The feature article was written September 12, 1978,
and published in Drummer 25, December 1978

Kill or Be Kilt: How I flung my Highland Fling...

SCOTTISH GAMES
Q. What do Scotsmen have
under their kilts?
A. EVERYTHING!
by Jack Fritscher

WHEN A SCOTTISH REGIMENT pulls on its tartan kilts, you’ve got a good shot of bearded, beefy men in full military uniform. Thick wool socks hug thicker calves. Muscular thighs rub hairy against tartan plaid.

            A good Leg-Man can whiff it up, beyond measure, when every little breeze seems to whisper, “Those knees!” Especially when these Loch Ness monsters in white Ballantine teeshirts play out their Games in California, at Santa Rosa, near Petaluma, the Arm-Wrestling Capital of the World.

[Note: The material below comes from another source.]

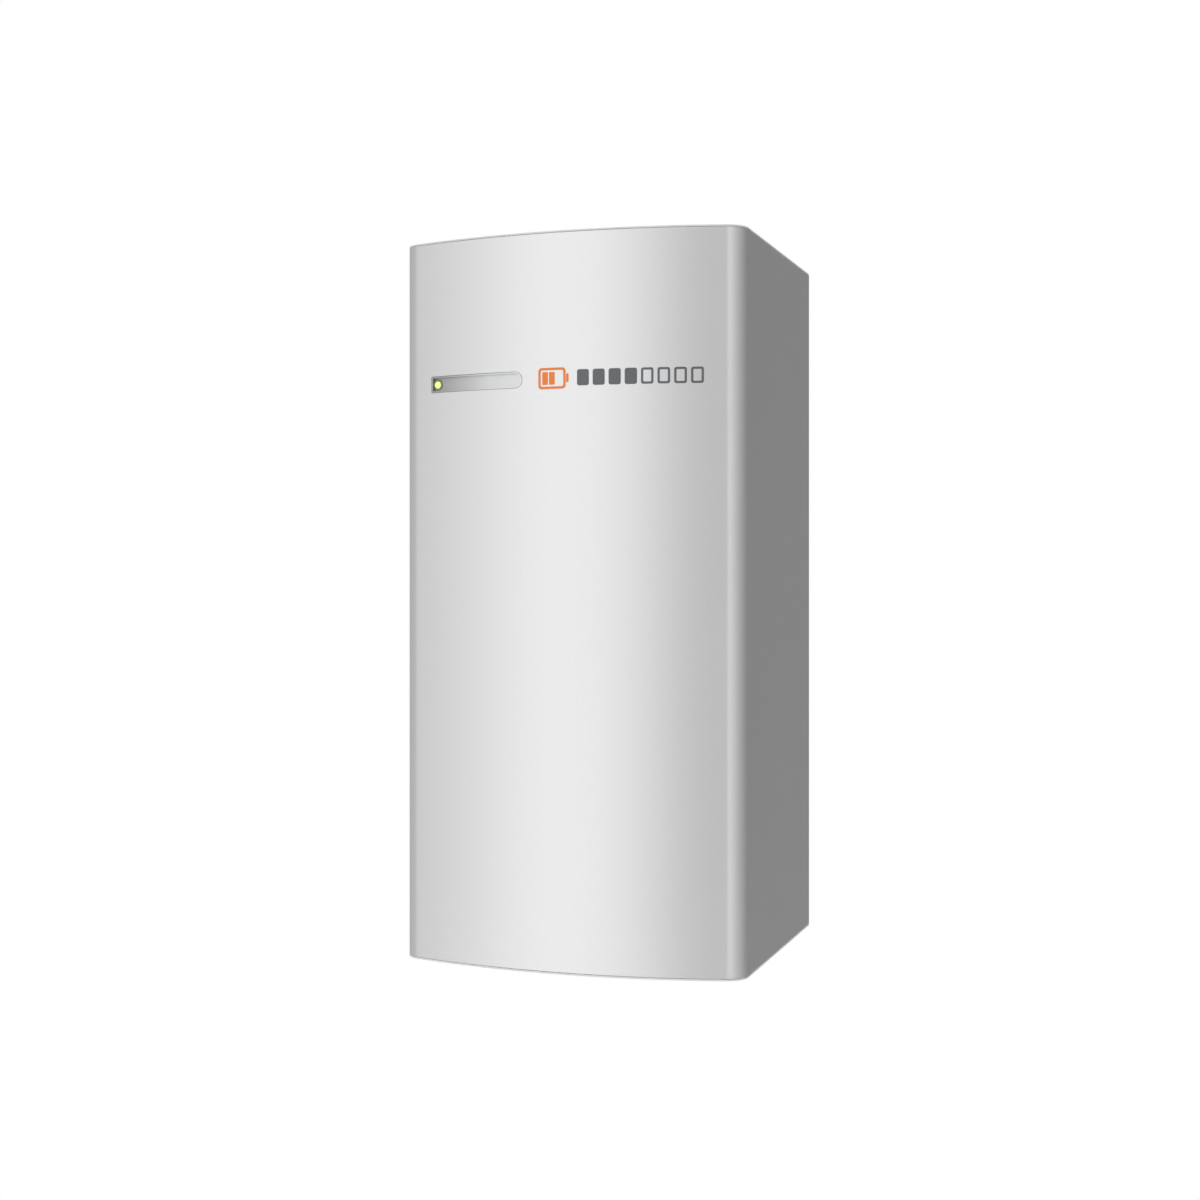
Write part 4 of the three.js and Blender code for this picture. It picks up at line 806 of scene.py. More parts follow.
class BATTERY_OT_hanging(bpy.types.Operator):
    """Makes the wall bracket with its screws, the hang rail, the back panel, the studs, bumpers and seals"""

    bl_idname = "battery.hanging"
    bl_label = "Hanging parts"

    def execute(self, context):
        zinc, bolt, rubber = looks("zinc_sheet", "plated_bolt", "matt_rubber")
        softened_piece("wall_bracket", zinc, 0.5, body="wall_bracket")
        softened_piece("hang_rail", zinc, 0.6)
        softened_piece("back_panel", zinc, 0.5)
        plate_front, across, tall = -3 * MM, 10 * MM, 5 * MM
        washer, shank = 6.6 * MM, 3.5 * MM
        lags = []
        for x, z in in_mm((-70, -85), (-70, 85), (70, -85), (70, 85)):
            lags.append(hex_head((x, plate_front, z), FORWARD, across, tall, washer))
            lags.append(rod((x, plate_front, z), (x, 0, z), shank))
        piece("lag_screws", lags, bolt, body="wall_bracket")
        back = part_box("back_panel")[1].y
        bead_wide, bead_near, bead_far, bead_edge = 10, back - 0.3 * MM, back + MM, 0.9
        upright, level = ((-128, 14), (128, 14)), ((0, -215), (0, -160), (0, 205), (0, 262))
        beads = []
        for places, wide, tall in ((upright, bead_wide, 552), (level, 224, bead_wide)):
            beads += [pad(x, z, wide, tall, bead_near, bead_far, bead_edge, 3) for x, z in in_mm(*places)]
        piece("panel_beads", beads, zinc)
        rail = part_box("hang_rail")[1]
        heads = [
            pan_head((x * MM, rail.y - 12.2 * MM, rail.z - 10 * MM), BACKWARD, 3.4 * MM, 2 * MM)
            for x in range(-90, 91, 30)
        ]
        heads += [
            pan_head((x * MM, back, z * MM), BACKWARD, 2.8 * MM, 1.7 * MM)
            for z in range(-300, 301, 60) for x in (-144, 144)
        ]
        piece("panel_screws", heads, bolt)
        for side in ("left", "right"):
            low, high, middle = extent(f"lower_stud_{side}")
            end = (high.y - low.y) / MM
            profile = in_mm(
                (0, 0), (0, 7.4), (0.6, 8), (1.5, 8), (1.5, 3.5), (end - 4, 3.5), (end - 4, 7.4),
                (end - 3.4, 8), (end - 0.8, 8), (end, 6.6), (end, 2.6), (end - 2.4, 2.5), (end - 2.4, 0),
            )
            stud = turned(profile, (middle.x, low.y, middle.z), BACKWARD)
            piece(f"{side}_locating_stud", [stud], bolt, f"lower_stud_{side}")
            low, high, middle = extent(f"wall_bumper_{side}")
            end = (high.y - low.y) / MM
            profile = in_mm(
                (0, 0), (0, 12), (3, 12), (4, 10.6), (end - 5, 10), (end - 4, 11.4), (end - 1.5, 12),
                (end - 0.3, 11), (end, 9.6), (end, 3.4), (end - 3, 3), (end - 3, 0),
            )
            bumper = turned(profile, (middle.x, low.y, middle.z), BACKWARD)
            piece(f"{side}_wall_bumper_pad", [bumper], rubber, f"wall_bumper_{side}")
            softened_piece(f"edge_seal_{side}", rubber, 0.6)
        return {"FINISHED"}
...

            This kind of Scotch Guard works well on sweaty sheets. Preferably after a hard afternoon in the sun: picking up poles, weights, and other Olympic-size equipment. The athletics is only as hot as the athletes.

            After all, a gay man can go to a straight event for a peep at a bonnie lad or two and not be picked up by Scotland Yard for what he’s thinking.

            A little Scotch. A little Scotch: broth. A little Scotch: meat. A guy could get off! Scot-free.